WASHINGTON (AP) – The White House accused Senator Kerry on Tuesday of troop-bashing, seizing on a comment the Democrat made to California students that those unable to navigate the country’s education system “get stuck in Iraq.”

“Senator Kerry not only owes an apology to those who are serving, but also to the families of those who’ve given their lives in this,” White House press secretary Tony Snow said. “This is an absolute insult.”

Mr. Kerry, a decorated Vietnam veteran and President Bush’s 2004 rival, fired back.

He said he had been criticizing Mr. Bush, not the “heroes serving in Iraq,” and said the president and his administration are the ones who owe American troops an apology because they “misled America into war and have given us a Katrina foreign policy that has betrayed our ideals, killed and maimed our soldiers, and widened the terrorist threat instead of defeating it.”

“This is the classic GOP playbook,” Mr. Kerry said in a harshly worded statement. “I’m sick and tired of these despicable Republican attacks that always seem to come from those who never can be found to serve in war, but love to attack those who did. I’m not going to be lectured by a stuffed suit White House mouthpiece standing behind a podium.”

One week before the midterm elections, the two parties are searching for any edge amid indications Democrats could take back the House and possibly win control of the Senate.

Mr. Snow was asked about the comment which Mr. Kerry made during a campaign rally Monday for California Democratic gubernatorial candidate Phil Angelides. The White House spokesman was clearly ready, consulting his notes to read a fuller account of Mr. Kerry’s statement and unleashing a sharp attack.

Separately, the White House issued President Bush’s Veterans’ Day proclamation praising those who have served in the armed forces – a week and a half before the holiday.

The Massachusetts senator, who is considering another presidential run in 2008, had opened his speech at Pasadena City College with several one-liners, joking at one point that Mr. Bush had lived in Texas but now “lives in a state of denial.”

Then he said: “You know, education, if you make the most of it, you study hard, you do your homework and you make an effort to be smart, you can do well. If you don’t, you get stuck in Iraq.”

Mr. Snow said the quote “fits a pattern” of negative remarks from Mr. Kerry about American soldiers and suggested that whether Democratic candidates – particularly those running on their military service backgrounds – agree with their 2004 standard-bearer should be a campaign litmus test.

Unsubstantiated allegations about Mr. Kerry’s Vietnam War heroism from a group called Swift Boat Veterans for Truth figured prominently in the 2004 Kerry-Bush race. Even Mr. Kerry has blamed his slow and uncertain response to the group’s claims for helping doom his White House chances.

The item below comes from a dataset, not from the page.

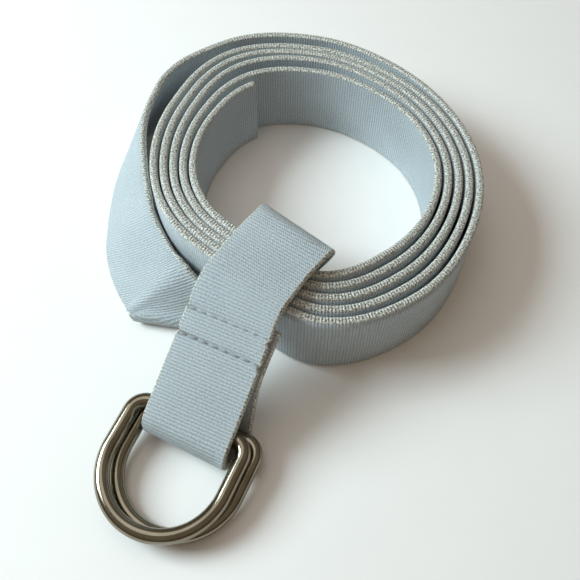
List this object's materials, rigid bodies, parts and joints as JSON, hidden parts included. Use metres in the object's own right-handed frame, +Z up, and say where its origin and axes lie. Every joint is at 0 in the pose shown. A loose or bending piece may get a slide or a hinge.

Mr. Snow said a lot of Americans have joined the military since the Sept. 11 terrorist attacks.

“As for the notion that you can say this sort of thing about the troops and say you support them, it’s interesting,” the press secretary said.

A potential rival to Mr. Kerry in 2008 – Senator McCain – said in a statement that Mr. Kerry “owes an apology to the many thousands of Americans serving in Iraq, who answered their country’s call because they are patriots and not because of any deficiencies in their education.”

Like Mr. Kerry, Mr. McCain is a decorated Vietnam veteran.

House Majority Leader John Boehner, R-Ohio, also called on Mr. Kerry to apologize, labeling his comments “disrespectful and insulting to the men and women serving in our military.”